The current data harmonisation work of the Indian Council of Medical Research (ICMR) and other agencies can be leveraged to set up this facility for review of ground realities on real-time basis, the NTAGI has recommended. The government panel has also recommended that pregnant women may be offered the choice to take any of the COVID-19 vaccines and that lactating women can be inoculated any time after delivery.

The NTAGI has also stated that those having laboratory test proven SARS-CoV-2 illness should defer COVID-19 vaccination for six months after recovery, the sources said.
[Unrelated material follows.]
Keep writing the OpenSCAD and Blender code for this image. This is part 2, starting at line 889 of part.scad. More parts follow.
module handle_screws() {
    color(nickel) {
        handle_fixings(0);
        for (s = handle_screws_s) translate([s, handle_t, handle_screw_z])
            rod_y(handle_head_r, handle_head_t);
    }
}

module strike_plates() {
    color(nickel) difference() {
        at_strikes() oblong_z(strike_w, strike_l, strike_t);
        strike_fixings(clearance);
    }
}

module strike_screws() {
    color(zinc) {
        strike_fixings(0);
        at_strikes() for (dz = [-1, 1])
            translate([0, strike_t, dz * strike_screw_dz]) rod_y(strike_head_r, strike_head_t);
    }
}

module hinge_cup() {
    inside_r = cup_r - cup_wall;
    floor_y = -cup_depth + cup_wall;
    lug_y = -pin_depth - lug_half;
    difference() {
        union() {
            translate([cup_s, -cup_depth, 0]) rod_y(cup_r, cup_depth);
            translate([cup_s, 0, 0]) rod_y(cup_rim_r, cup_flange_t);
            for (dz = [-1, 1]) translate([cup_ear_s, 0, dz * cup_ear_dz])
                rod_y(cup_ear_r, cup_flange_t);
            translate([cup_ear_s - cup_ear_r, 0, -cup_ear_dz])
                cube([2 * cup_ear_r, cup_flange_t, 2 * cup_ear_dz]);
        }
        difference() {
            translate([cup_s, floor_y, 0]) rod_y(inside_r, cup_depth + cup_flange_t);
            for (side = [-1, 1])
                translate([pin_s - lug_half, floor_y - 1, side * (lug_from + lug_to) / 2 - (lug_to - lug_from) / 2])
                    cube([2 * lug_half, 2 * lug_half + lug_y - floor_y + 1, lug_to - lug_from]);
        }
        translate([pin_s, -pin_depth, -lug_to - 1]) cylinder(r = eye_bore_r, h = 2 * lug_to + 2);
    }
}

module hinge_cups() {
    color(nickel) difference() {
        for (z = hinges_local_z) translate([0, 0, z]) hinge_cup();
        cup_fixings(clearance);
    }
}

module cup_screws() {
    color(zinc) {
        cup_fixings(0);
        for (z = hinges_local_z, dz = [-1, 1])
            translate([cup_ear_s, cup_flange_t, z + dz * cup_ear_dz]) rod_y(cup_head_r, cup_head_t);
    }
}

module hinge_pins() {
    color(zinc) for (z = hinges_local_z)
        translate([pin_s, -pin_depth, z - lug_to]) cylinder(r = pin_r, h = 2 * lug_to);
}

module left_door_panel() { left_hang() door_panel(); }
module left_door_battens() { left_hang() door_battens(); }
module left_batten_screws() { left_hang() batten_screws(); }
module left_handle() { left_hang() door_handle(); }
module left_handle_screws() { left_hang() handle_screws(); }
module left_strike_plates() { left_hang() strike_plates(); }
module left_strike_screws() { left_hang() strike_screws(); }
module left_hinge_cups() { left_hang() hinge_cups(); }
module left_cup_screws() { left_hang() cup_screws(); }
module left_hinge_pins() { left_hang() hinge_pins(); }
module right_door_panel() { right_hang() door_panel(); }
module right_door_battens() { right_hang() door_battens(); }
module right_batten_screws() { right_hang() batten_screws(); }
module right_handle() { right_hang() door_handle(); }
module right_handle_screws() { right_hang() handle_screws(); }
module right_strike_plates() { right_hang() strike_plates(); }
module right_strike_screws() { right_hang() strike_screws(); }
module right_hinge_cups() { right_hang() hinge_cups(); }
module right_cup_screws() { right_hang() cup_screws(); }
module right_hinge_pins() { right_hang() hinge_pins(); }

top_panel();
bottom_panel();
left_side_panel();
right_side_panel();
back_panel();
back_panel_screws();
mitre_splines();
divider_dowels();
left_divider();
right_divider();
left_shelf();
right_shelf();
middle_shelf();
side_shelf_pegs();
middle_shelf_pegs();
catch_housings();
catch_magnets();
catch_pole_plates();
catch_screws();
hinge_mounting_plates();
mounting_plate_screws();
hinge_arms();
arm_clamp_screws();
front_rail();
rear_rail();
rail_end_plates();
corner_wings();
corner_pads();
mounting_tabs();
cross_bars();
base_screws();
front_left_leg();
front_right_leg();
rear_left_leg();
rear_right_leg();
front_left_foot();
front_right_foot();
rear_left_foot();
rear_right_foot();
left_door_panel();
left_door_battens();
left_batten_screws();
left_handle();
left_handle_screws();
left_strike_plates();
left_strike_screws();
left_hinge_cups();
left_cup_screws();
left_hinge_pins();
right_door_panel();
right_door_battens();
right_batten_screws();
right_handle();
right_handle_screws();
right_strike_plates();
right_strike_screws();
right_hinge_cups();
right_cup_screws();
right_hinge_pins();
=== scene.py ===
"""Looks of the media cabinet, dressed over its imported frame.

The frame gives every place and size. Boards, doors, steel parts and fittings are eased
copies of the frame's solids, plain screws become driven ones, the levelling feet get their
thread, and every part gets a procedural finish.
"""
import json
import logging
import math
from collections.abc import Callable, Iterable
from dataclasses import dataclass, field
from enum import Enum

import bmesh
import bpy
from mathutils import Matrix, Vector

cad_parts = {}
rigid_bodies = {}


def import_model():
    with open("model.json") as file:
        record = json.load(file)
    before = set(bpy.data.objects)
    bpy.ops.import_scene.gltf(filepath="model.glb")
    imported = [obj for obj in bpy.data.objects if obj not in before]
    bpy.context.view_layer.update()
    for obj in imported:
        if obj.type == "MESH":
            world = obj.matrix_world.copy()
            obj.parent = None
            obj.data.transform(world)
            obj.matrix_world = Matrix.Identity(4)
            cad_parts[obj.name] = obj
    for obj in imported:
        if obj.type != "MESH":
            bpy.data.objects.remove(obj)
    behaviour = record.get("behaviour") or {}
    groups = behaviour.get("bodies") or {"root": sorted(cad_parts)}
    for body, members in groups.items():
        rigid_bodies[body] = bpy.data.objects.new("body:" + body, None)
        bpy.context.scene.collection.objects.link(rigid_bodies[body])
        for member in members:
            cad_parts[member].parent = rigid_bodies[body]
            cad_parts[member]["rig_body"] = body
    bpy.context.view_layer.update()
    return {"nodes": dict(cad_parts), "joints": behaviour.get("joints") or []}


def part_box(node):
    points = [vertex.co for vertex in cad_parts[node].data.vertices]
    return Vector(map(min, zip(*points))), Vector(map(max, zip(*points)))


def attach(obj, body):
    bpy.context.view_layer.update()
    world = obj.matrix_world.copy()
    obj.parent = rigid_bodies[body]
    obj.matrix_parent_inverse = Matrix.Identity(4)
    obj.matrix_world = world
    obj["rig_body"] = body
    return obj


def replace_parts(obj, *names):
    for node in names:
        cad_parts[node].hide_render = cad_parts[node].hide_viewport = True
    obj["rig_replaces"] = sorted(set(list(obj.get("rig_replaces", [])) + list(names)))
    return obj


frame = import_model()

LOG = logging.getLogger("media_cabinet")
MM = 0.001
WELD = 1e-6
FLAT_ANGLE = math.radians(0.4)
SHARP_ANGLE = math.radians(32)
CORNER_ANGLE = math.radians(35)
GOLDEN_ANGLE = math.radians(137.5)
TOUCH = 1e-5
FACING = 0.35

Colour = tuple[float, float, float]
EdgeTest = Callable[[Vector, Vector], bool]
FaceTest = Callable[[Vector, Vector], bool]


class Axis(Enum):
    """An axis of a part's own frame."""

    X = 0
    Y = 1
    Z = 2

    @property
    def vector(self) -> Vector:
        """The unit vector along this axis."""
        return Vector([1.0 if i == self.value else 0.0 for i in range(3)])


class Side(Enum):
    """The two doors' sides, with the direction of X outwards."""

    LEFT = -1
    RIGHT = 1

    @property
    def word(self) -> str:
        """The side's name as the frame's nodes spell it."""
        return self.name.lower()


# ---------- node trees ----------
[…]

According to the health ministry’s current protocol, vaccine is to be taken four to eight weeks after recovery from COVID-19 infection and pregnant and lactating women are not to be administered the shots.

The NTAGI recommended that all pregnant women visiting for antenatal care (ANC) may be informed about risks and benefits associated with Covishield and Covaxin. Based on the information provided, a pregnant woman may be offered the choice to take any of the vaccines. An educational tool comprising information on risk of COVID-19 infection during pregnancy, benefits associated with the vaccination and rare complications associated with vaccines like thrombosis and thrombocytopenia (with Covishield) may be developed.
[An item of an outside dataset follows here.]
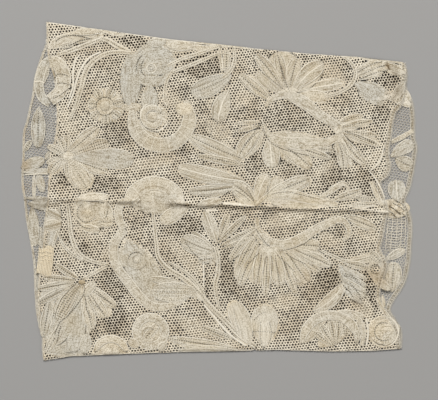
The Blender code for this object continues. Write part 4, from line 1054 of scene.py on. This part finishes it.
UNDER_RINGS = (
    ("ground", 0.4, -30.5, 37, 12.4, 3.1), ("ground", 0.4, -79, -64.5, 9.3, 3.1),
    ("ground", 0.4, 57.5, -74.5, 9.3, 2.6, 20, 150), ("ground", 0.4, -66, -12, 10.3, 2.6),
    ("ground", 0.4, 6.5, -71.5, 7.8, 2.6),
)
under_work = new_cloth()
for row in UNDER_PETALS:
    add_petal(under_work, *row)
for row in UNDER_GROUNDS:
    add_petal(under_work, "ground", COVERED_TONE, *row)
for style, tone, half_widths, lines in UNDER_BANDS:
    for points in lines:
        add_band(under_work, style, tone, points, half_widths)
for ring in UNDER_RINGS:
    add_ring(under_work, *ring)
finish_piece("under_clothwork", under_work, "back", clothwork_linen, (
    "band_under_right", "petal_under_high", "petal_under_mid", "petal_under_low", "leaf_under_low",
))

# The scalloped edging on the right end of both layers
# A narrow footing worked along the scallops: two cords with a row of square holes between them, and
# small loops of thread, the picots, standing out from the outer cord.
FRONT_RIGHT = (
    (96, 66.8), (96.3, 59.1), (95.5, 51.8), (94.5, 45.1), (91.4, 41), (89.7, 35.3), (88.8, 27.5),
    (87.6, 20.8), (88.6, 13), (87.1, 7.9), (83.4, 4.3), (85.4, -3.7), (87, -8.7), (86, -15.9),
    (84.4, -24.2), (83.1, -29.9), (85.2, -34), (86.8, -37.6), (85.2, -43.3), (82.9, -51.6), (83.6, -57.3),
    (87, -62.4), (90.9, -68.1), (93.1, -73.8), (93.3, -78), (94, -81.6),
)
BACK_RIGHT = (
    (96, 66.8), (97.3, 60.6), (96.8, 53.9), (98.9, 49.2), (100.4, 45.1), (101.1, 37.9), (101.2, 28.6),
    (102.4, 22.4), (101.5, 15.6), (100.2, 7.9), (98.6, 1.2), (96.3, -5), (98.9, -11.8), (99.9, -18),
    (99.4, -27.3), (98.9, -35), (97.3, -43.8), (94.7, -50), (90.9, -55.7), (88.5, -61.4), (91.4, -66.6),
    (94.1, -71.7), (94.5, -76.9), (94, -81.6),
)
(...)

In case of individuals who have received the first dose and before completion of the dosing schedule if they test positive for COVID-19, they should wait for 4-8 weeks after clinical recovery from the illness. Also, COVID-19 patients who have been given anti-SARS-CoV-2 monoclonal antibodies or convalescent plasma may defer vaccination for three months from the day of discharge from hospital, the recommendations stated.

Individuals having any other serious illness requiring hospitalisation or ICU care should also wait for 4-8 weeks before getting the vaccine, it added.